Remember also that the claims are under arbitration. SAG could have gotten zero cents on the dollar if the arbitration had proceeded; or it could have prevailed altogether. With that much uncertainty, a settlement in the 50% range might have been expected. That would have yielded a total of about $31 million, rather than $21 million. So, it’s a reasonable conclusion that SAG gave up about $10 million in order to get the synchronized expiration date—and prompt payment to the affected members.
The Guild also had to agree to modify the TV-related force majeure language in a way that reduces the likelihood of future force majeure claims. To put this in context, though, I’m told there has never been an industry-wide force majeure claim before. The studios obviously want to avoid seeing one again, not only to reduce their costs, but also to decrease the strength by which SAG members would support a writers strike in the future. (In other words, if actors have to bear the entire cost of their own lost wages, they may be less likely to enthusiastically support a strike by a sister union.)
Speaking of lost wages, I also have a couple of factoids on the SAG layoffs: the total number of people laid off was 36 (not 35, as previously reported), with an additional 26 unfilled positions that will remain unfilled. That’s a total reduction in force of 62 positions, and the annual savings to the Guild is $2.5 million in salaries ($4 million if bonuses and other factors are included).
Moving from lost wages to lost causes, there are developments in the lawsuit filed against SAG by the union’s own president, Alan Rosenberg, and his fellow Membership First plaintiffs 1st VP Anne-Marie-Johnson and board members Diane Ladd and Kent McCord. That suit, as you may rather have forgotten, seeks to unseat the TV/theatrical negotiating task force, as well as interim National Executive Director David White and Chief Negotiator John McGuire. That group—plus the commercials negotiating committee—is the team that managed to close two deals in as many months, while MF closed nothing at all over several years.
The lawsuit, in my opinion, hasn’t got a Popsicle’s chance in hell. After all, what judge is going to unwind a twice-ratified union leadership change? Incredibly, the lawsuit proceeds on not one but two tracks, since there are now both a trial court action and a concurrent appeal. Rosenberg’s and his co-plaintiffs’ solicitude for the members apparently includes spending their money on pointless multi-pronged litigation—understandably, since abandoning the litigation before this summer’s SAG election would be no boon to MF’s election prospects. Indeed, if MF ever wins control of the Board again, you can expect a motion to have SAG reimburse Rosenberg et al. for their no doubt considerable litigation costs.

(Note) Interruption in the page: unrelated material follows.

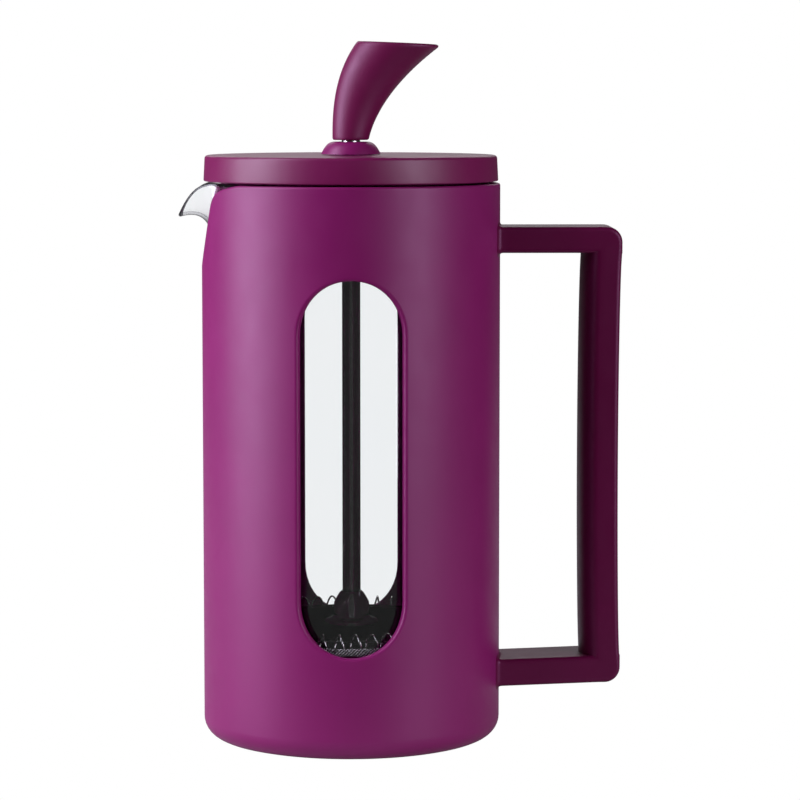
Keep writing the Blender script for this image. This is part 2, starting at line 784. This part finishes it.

In any case, there are developments on two fronts. In the trial court, SAG filed its Answer to the plaintiffs’ first amended complaint. A variety of defenses are asserted, including that the complaint is moot (because the SAG Board re-fired the previous NED, Doug Allen, at a meeting, after having first done so by a written assent document), interferes with the union’s right of self-governance, and is barred by the wrongful acts of Rosenberg and his co-plaintiffs (this presumably refers to the 28-hour filibuster over which Rosenberg presided in an attempt to prevent Allen from being fired).
Meanwhile, in the Court of Appeal, Rosenberg & co. filed their Appellant’s Opening Brief several days ago, accompanied by multi-volume, multi-hundred page appendices of documents. The arguments are simply a rehash of the arguments Rosenberg and his co-plaintiffs made in the trial court–which were rejected not only by the trial court judge, but also in an earlier appeal. Yes, the current appeal is actually the second, and the case is only three months old.
What next? As the name implies, the Appellant’s Opening Brief is the first brief in the appeal. The next few weeks will see the filing of the respondent’s brief (SAG’s brief) and the reply brief (in which Rosenberg et al. get to reply to SAG’s brief). Then comes oral argument, unless the court decides to proceed based on the briefs alone (which I think the court has the right to do, but I’m not sure).
For those who find appellate work dry and lifeless (it’s all briefs and legal arguments, with no witnesses or jury), the trial court action will grind on as well, doubtless with demurrers, a motion to dismiss, motions for summary judgment, depositions, interrogatories, requests for production of documents, and all of the other costly accoutrement of modern-day litigation. Actually, that’s pretty dry and lifeless too. This could go on for months, providing amusement to everyone except SAG’s accountants. As in entertainment, so too in litigation: the show must go on.